Flipping the script to shape your data culture
Understanding that workplace behaviors around data relate to underlying beliefs and values is important, but we need to go a step further. Your data culture — and the underlying values, beliefs and behaviors — are not just something that's happening to you. It's something you can change.

Starting with values: It was telling how many people in the audience recognized the value of being "data-driven" at their own organization. Because it's so broadly applicable, it lacks the specificity needed to structure that change within your specific organization. So, leverage your data expertise to define the data-specific value set for your organization.
With your value set locked in, consider what underlying beliefs about data need to evolve in the organization to best complement your values. What will changing those beliefs help the business to accomplish? Start being vocal about your strong desire to see those business objectives accomplished, and make yourself available as the data partner to bring them about.
Pair that with understanding what data-centric behaviors you want your colleagues and stakeholders to start demonstrating. Once you lock those in, show, don't tell. Strive to show up consistently and authentically in line with your values. Demonstrate how consistency with those behaviors drives the stronger outcomes you're pushing for.
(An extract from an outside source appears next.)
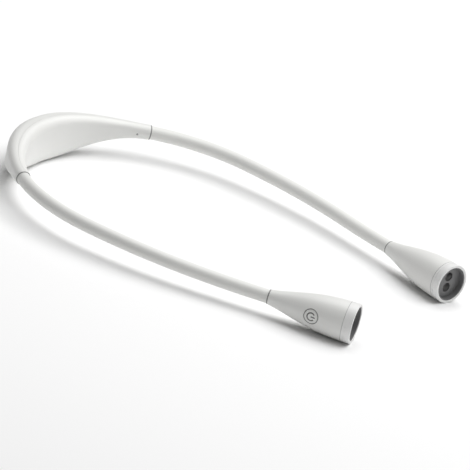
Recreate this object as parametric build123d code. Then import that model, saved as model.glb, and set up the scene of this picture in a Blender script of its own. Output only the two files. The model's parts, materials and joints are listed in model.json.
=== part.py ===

My recommended value pillars
I know what you're thinking: So far this post has been mostly the intro of the talk. Where's the beef?1
While I'm not going to rehash the whole talk today, regular readers will find the my proposed value set familiar. And, if you're new here, fear not (and welcome!): I've listed each of the four pillars below, with links to some prior posts to share a foundation of what I discussed in my presentation.
Pillar 1: Building strong data advisory partnerships...
Pillar 2: ... with a growth mindset at their center.
Pillar 3: Cross-data-discipline collaboration...
Pillar 4: ...rooted in data curiosity.
I'm grateful to the folks behind the scenes that pull together MIDS Immersion content — not only for how it shapes future Data Scientists (as it once did, for me!) but also for giving me the opportunity to give back.
It truly came at the perfect time, as it felt like a culmination of my work on this substack so far. With that foundation now locked in, it's time to look forward: All in the interest of crafting the best data culture for ourselves, our teams, and our organizations.